Patrícia Villela Marino
Saúde e segurança deveriam ser direitos comuns a todos, conforme garante a Constituição, não um privilégio exclusivo da elite branca.
O Brasil está cada vez mais dividido. Vivemos uma escalada descontrolada de violência construída a partir do racismo cultural, segregador e secular, que teve origem na colonização escravagista. A população negra é a maior do país —56% dos 212 milhões de brasileiros— e também a mais vitimizada —78% das pessoas assassinadas à mão armada são negras, segundo pesquisa do Instituto Sou da Paz realizada em 2019. Nove de cada dez brasileiros não possuem condições de pagar um plano de saúde, de acordo com levantamento da Ipso.
Nos últimos dois anos, sob a justificativa de que o brasileiro precisa se proteger, o Governo Federal flexibilizou a compra de armas por meio de dois decretos sucessivos, que aqueceram imediatamente o mercado.
Entre fuzis, carabinas, metralhadoras e submetralhadoras, foram importadas 1.211 armas em 2020. No ano seguinte, esse número pulou para 8.160, um aumento de 574%. Segundo dados do Fórum Brasileiro de Segurança Pública, a elevação de circulação de armas interrompeu dois anos consecutivos de queda nos índices de homicídios, que nesse período subiu quase 5%.

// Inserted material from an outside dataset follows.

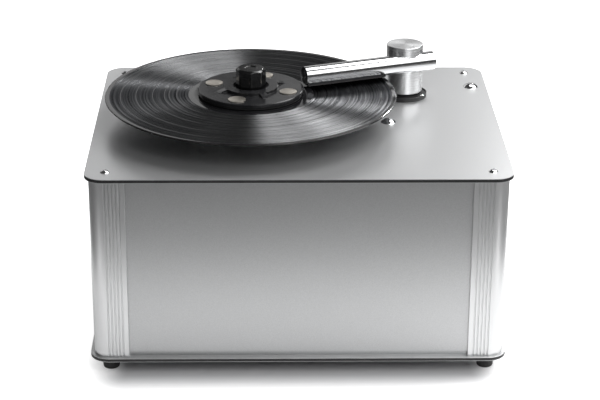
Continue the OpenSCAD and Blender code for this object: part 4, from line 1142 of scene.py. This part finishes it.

Mesmo assim, tramita no Senado um PL (projeto de lei 3.723/2019) que flexibiliza as regras do porte e do registro de armas.
Enquanto isso, o presidente Jair Bolsonaro e a bancada evangélica impedem o avanço do PL 399/2015, que regulamenta o cultivo e a comercialização do cânhamo, nome dado a um tipo de Cannabis usado pela indústria que tem apenas 0,3% THC (tetrahidrocanabidiol, substância psicoativa da planta). É uma planta que não serve para o tráfico.
Com comprovada capacidade terapêutica, a Cannabis é responsável por um ciclo sustentável de negócio, totalmente ESG (sigla em inglês que significa governança ambiental, social e corporativa), que começa nos campos de cultivos, de onde sai como matéria-prima para diversas indústrias, como a farmacêutica, a de alimentos, a têxtil e a de construção.
São negócios que geram investimentos de impacto no mercado de ações da Bolsa de Nova York e de Toronto. Nos EUA, essa nova economia foi considerada essencial durante o lockdown provocado pelo coronavírus. Assim como supermercados e farmácias, os dispensários de Cannabis estavam na lista dos negócios com permissão para funcionar durante o período em que o mundo estava trancado em casa para se proteger da contaminação.
Os norte-americanos reconhecem o impacto positivo da Cannabis na saúde, no tratamento dos sintomas da depressão, do pânico e da epilepsia e nas dores do câncer, entre tantas outras doenças. Nos EUA, o óleo de CBD pode ser comprado com quase a mesma facilidade com que se compra um analgésico.
Infelizmente, essa não é a realidade brasileira.
Aqui, os pacientes pagam até R$ 1.200 por um vidro de 30 ml. A maioria, sem poder de compra, recorre à Justiça. Alguns para conseguir liminar para o autocultivo, outros para que o governo custeie o tratamento, que em muitos casos é o único a resolver sintomas graves de doenças raras. Ao contrário do projeto das armas, o PL 399 dá qualidade de vida.
O Brasil tem tudo para a economia da Cannabis deslanchar. É um país com vocação para o agronegócio, com extensão territorial e clima para ser líder da nova commodity.
Mesmo sem legislação específica, farmacêuticas já produzem CBD. A Agência Nacional de Vigilância Sanitária (Anvisa) aprovou a comercialização de 19 produtos nas farmácias brasileiras. E o mais importante: temos uma lei pronta, resultado de um ano de pesquisa de uma comissão de deputados que viajaram pelo mundo para construir uma regulação abrangente e segura que dê mais acesso aos medicamentos de Cannabis.
Enquanto o projeto das armas tramita no Senado, o PL 399/2015 continua engavetado e ameaçado de veto pelo presidente. A boa notícia é que estamos a poucos meses da eleição, na hora certa de escolhermos legisladores afinados com as questões humanitárias e com o desenvolvimento baseado na ciência e na tecnologia.
Vamos dizer sim a vida e não a morte.